1985 saw the launch of a new music magazine, The Hit. Primarily a music magazine, it did touch on other subjects such as football and fashion. Styling itself as a music & lifestyle magazine, I bought it and enjoyed it, but after a couple of months I returned to the comfort of Smash Hits.
Time moves on and my reading gravitates towards the inkies (NME, Sounds & Melody Maker), and then the glossy monthly magazines, usually Select or Vox, before finally settling (sort of) on a changeable diet of Q, Mojo or Uncut (I'd buy one title for 6 months or so, get bored and buy another title)
Word Magazine was launched in 2003 and offered a fourth way.
Whilst I confess that I didn't buy the first issue (so therefore cannot claim to be "there from the start") I did buy a couple of issues interspersed with the Q/Mojo/Uncut shenanigans.
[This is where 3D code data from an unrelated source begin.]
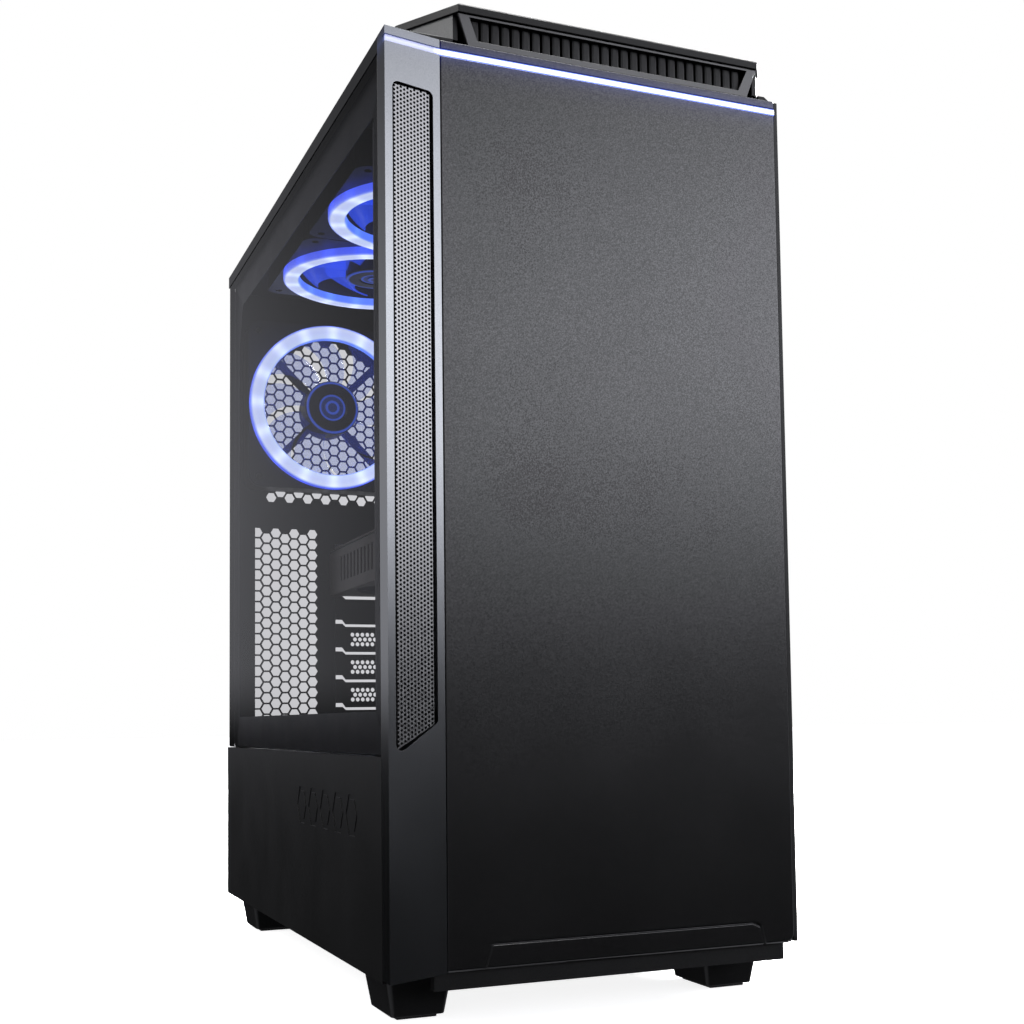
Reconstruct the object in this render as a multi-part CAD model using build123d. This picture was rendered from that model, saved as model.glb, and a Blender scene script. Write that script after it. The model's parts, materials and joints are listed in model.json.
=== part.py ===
from build123d import *
import os
from math import cos, pi, radians, sin, sqrt

# Desktop computer tower. Millimetres. +X right, +Y to the rear, +Z up.
# The origin is the centre of the footprint, on the surface that the feet stand on.

# Overall size
HALF = 107.5                     # half the width over the side panels
FRONT = -206.0                   # foremost edge of the bezel
REAR = 200.6                     # outer face of the rear panel
SCREW_TIP = 206.0                # tips of the rear thumbscrews
FOOT = 22.0                      # height of the feet, up to the case's underside
BODY_TOP = FOOT + 440.0          # top of the front panel
DECK_TOP = FOOT + 444.0          # top of the roof deck
LID_TOP = FOOT + 461.0           # top of the raised lid

# Sheet metal
STEEL = 1.0                      # sheet thickness
PAN_HALF = 102.2                 # half the width of the chassis sheets
PAN_FRONT = FRONT + 32.0         # front end of the chassis sheets
PAN_REAR = REAR - STEEL          # inner face of the rear panel
ROOF = FOOT + 429.0              # underside of the roof panel
SHROUD = FOOT + 100.0            # underside of the power supply cover
RAIL = 8.0                       # height of the edge rails
RAIL_X = 101.2                   # inner face of the edge rails

# Side panels
PANEL_TOP = FOOT + 431.8
PANEL_REAR = REAR + 0.2
SPLIT = FOOT + 101.9             # joint between the glass and the lower panel
GLASS = 3.8                      # glass thickness
GLASS_FRONT = FRONT + 12.6
GLASS_REAR = 196.5
BORDER = 0.3                     # printed border on the inside of the glass
FLANGE = 15.0                    # width of the panels' rear flanges
FOLD = 4.0                       # depth of the panels' folded edges
BAND = FRONT + 29.7              # rear edge of the bezel's right side

# Front bezel
STRIP_X = -78.7                  # joint between the side strip and the front panel
FACE = FRONT + 4.9               # face of the front panel
FACE_X = 105.5                   # right edge of the front panel
SKIN = 4.0                       # thickness of the front panel
FACE_FOOT = FOOT + 3.5           # bottom edge of the front panel
GROOVE = (FOOT + 432.5, FOOT + 436.0)
GROOVE_DEEP = 3.0
BEZEL_WALL = 2.5
RETURN_X = PAN_HALF - 1.0        # how far the walls reach towards the left side

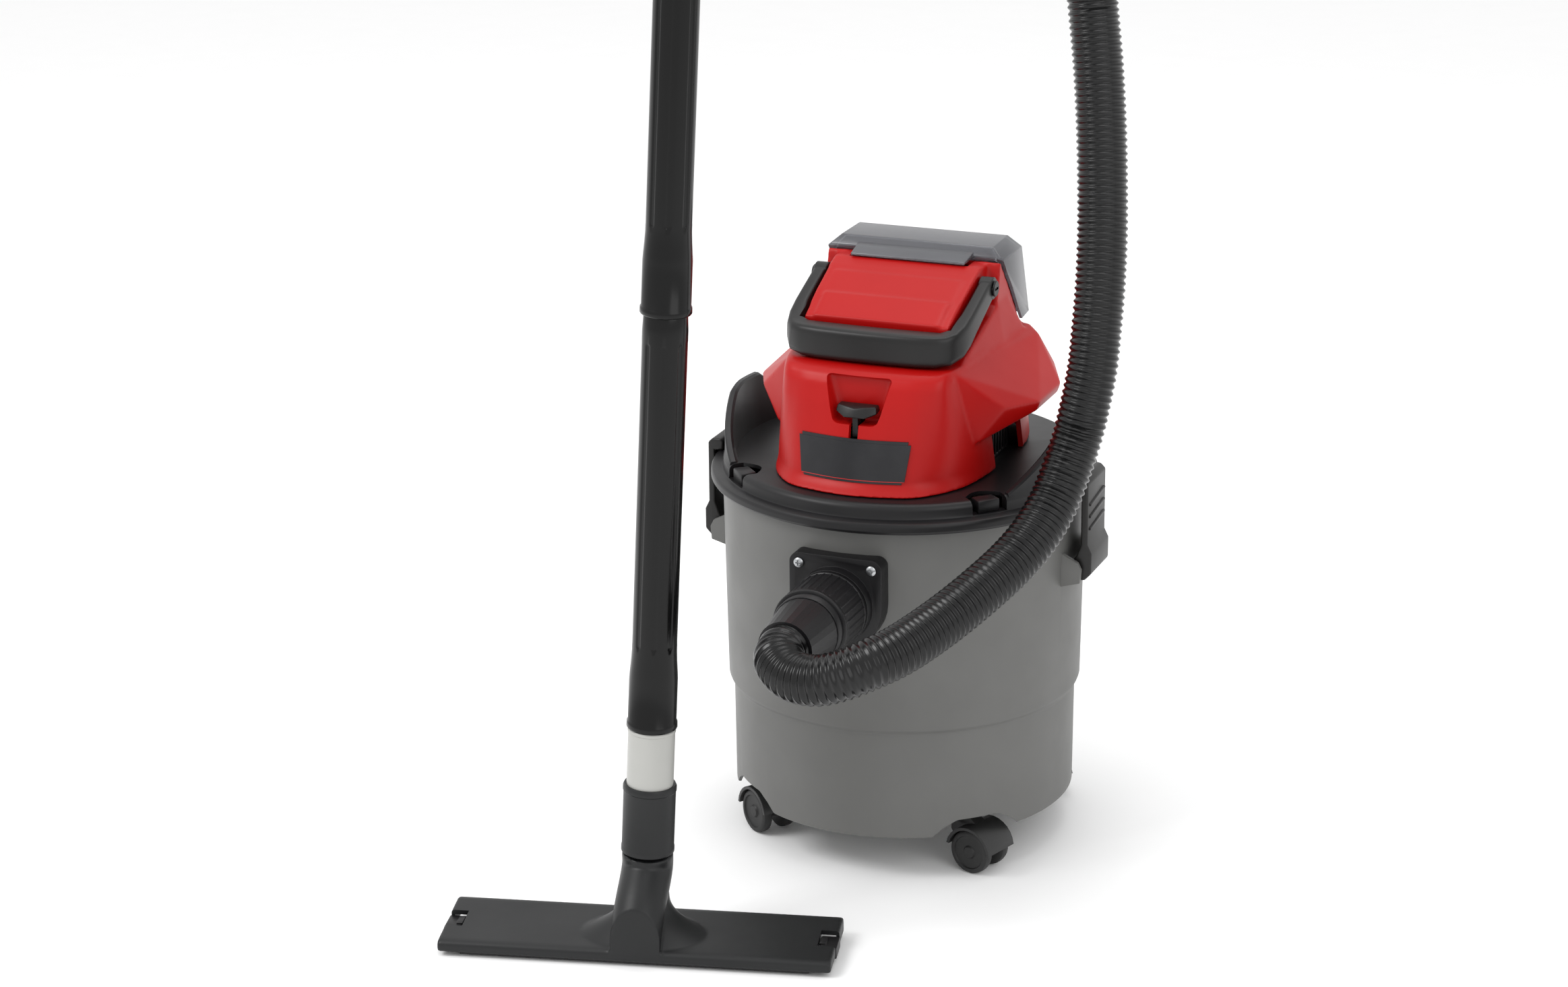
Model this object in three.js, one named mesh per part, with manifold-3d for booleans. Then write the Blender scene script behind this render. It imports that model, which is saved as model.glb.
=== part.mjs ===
// Cordless wet and dry shop vacuum with its hose, wand and floor nozzle.
// Millimetres, +Z up. The vacuum is laid out around the drum's axis with the hose inlet facing -Y,
// and the finished set is then moved so that the middle of its footprint on the floor is the origin.
import * as THREE from 'three';
import { mergeVertices } from 'three/addons/utils/BufferGeometryUtils.js';
import { ConvexGeometry } from 'three/addons/geometries/ConvexGeometry.js';
import Module from 'manifold-3d';

const wasm = await Module();
wasm.setup();

// ---------- driving dimensions ----------
const gap = 0.3;                    // clearance left between pieces that touch
const roundSides = 40;              // facets of the large turned pieces
const smallSides = 14;              // facets of pins, stems and small tubes

// drum
const drumFootRadius = 138.7;
const drumFootZ = 36;
const drumFloorZ = 50;              // underside of the drum's floor
const drumStepZ = 128;
const drumStepRadius = 143.7;       // just above the moulded step
const drumStepDepth = 3.6;
const drumRimRadius = 146.6;
const drumHeight = 260.7;           // from the foot to the rim
const drumWall = 2.8;
const skirtCutZ = 52;               // top of the skirt's openings over the casters
const skirtCutHalfWidth = 47;

// casters
const casterSpread = 80;            // X and Y distance of each stem from the drum's axis
const wheelRadius = 18;
const wheelWidth = 9;
const casterTrail = 16;             // wheel axle behind the stem
const casterWebWidth = 12;
const axleRadius = 3;
const stemRadius = 4;
const stemLength = 12;

// head
const flangeRadius = 156.2;
const flangeHeight = 8;
const deckWallRadius = 146;
const deckZ = 318;
const deckWall = 3;
const deckHoleRadius = 50;
const spigotRadius = 141;
const sealHeight = 2;

// cowl
const cowlFront = 134;              // reach of the cowl's foot in front of the axis
const cowlHalfWidth = 86;
const cowlRear = 112;
const shoulderZ = 412;
const shoulderHalfWidth = 70;
const panelHalfWidth = 61;
const panelFrontZ = 441;
const panelRearZ = 472;
const wingReach = 118;              // X of the wing tips
const wingZ = 371;
const cowlWall = 3;

const switchSlotHalf = 3.8;

// battery bay and cover
const coverHalfWidth = 74.5;
const coverFrontY = 24;
const coverRearY = 91;
const coverTopZ = 484;
const coverLowZ = 414;
const coverWall = 2.3;
const hingeY = 96;
const hingeZ = 421;
const hingePinRadius = 2;
const batteryWidth = 76;
const batteryDepth = 48;
const batteryHeight = 82;
const batteryTopZ = 465;
const bayWall = 2;

// carry handle
const handlePivotY = 0;
const handlePivotZ = 458;
const handleHalfWidth = 75;
const handleArmWidth = 11;
const handleBarY = -74;
const handleBarZ = 426;
const handleBarHeight = 22;
const handleBarDepth = 24;
const handlePinRadius = 4;

// latches
const latchHalfWidth = 24;
const latchPivotX = 153;
const latchPivotZ = 240;
const latchPinRadius = 2;
const earThickness = 4;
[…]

I first read through a copy in a dentists waiting room, and the content just spoke to me immediately. It was covering stuff I was interested in, stuff I din;t really know about but might be interested in and stuff that I had no real interest in, but read anyway because it was so brilliantly written.
The Review section didn't employ a star rating, leaving the reader to make up their own mind based on the review they had just read (again, which was really well written).
It also helped that two of the writers in that particular issue were Stuart Maconie and David Quantick, and I would happily read anything written by either of these two
And so in July 2006, I settled on one publication as my monthly cultural digest.
I also signed up as a member of the Word Massive (the blog on the Word website - a thoroughly decent, informative and sometimes irrelevant place to spend an evening).
In the past few years I have been involved discussions on the subject of:
- What Makes A Perfect Album?
- The Top 10 Beatles Tracks
- Fray Bentos Pies
- How To Solve The Euro Crisis
- Tommy Cooper Style Jokes
in short, name a subject and the chances are it is being discussed (or has been) on the pages of the website.
The website has provided recommendations for music, films and books that I would ordinarily not know about (names at chosen at random: Len Price 3, Robin Hitchcock, Mumford & Sons, Duckworth Lewis Method, The Imagined Village, First Aid Kit, Parts & Labor, the film Almost Famous. And most recently I have been introduced to The Mahavishnu Orchestra (I didn't say I like them, I just know who they are and what they sound like now)
Two by-products of being a member of The Massive:
- Local Mingles - an evening spent in a pub with other members of the Massive talking about music, films, books, anything. Sounds boring? No - it's a great way to spend an evening and walk away with a pile a CDs, DVDs and Books (If you go to a London Mingle (which I haven't done yet) you can also get cake.
- Writing rubbish and (sometimes) relevant comments on the Word website has given me the confidence to start this Blog. So if your reading this and are saying to yourself "whats this dullard whittering on about now" you can blame The Word
Also, take a look at the Blogroll links to the right - many of these links go to Blogs of other members of The Massive - some I have met, some I haven't, but all are worthy of reading.
And then yesterday I was just settling down for my usual evening in front of the PC talking about nothing really, making a list of the Top 5 Episodes of On The Buses, and posting YouTube clips of long forgotten bands from Oxfordshire, when I read the announcement that the August issue of the magazine will be its last.
Looks like it's back to finding a suitably august publication to provide me with my monthly cultural sustenance.
Looks like it's back to finding a suitably august publication to provide me with my monthly cultural sustenance.
Through its website, its events and its podcasts, I have really felt part of the magazine. I felt a strange chest-puffing pride when I had a letter published in Issue 100, and even more happiness when my review Paul Weller's Sonik Kicks published in Issue 111 and on the website.
The coincidence of the personnel involved in both Smash Hits (when I was reading it) and The Word may be purely accidental, but there must be something that David Hepworth & Mark Ellen know something about what I want to read about.
Indeed, I also used to regularly watch Whistle Test when they were presenting it.
So, a message of thanks to David & Mark (and all others at Development Hell) for providing me with a highly articulate and readable magazine; an outlet for thoughts, musings and discussions on music & other subjects via your website; the chance to sit in a pub with a bunch of strangers talking rubbish; and for generally feeling part of the whole magazine.
As the slogan says: "The Word - a magazine, a website, a podcast, a way of life", and I for one will miss you when you're gone.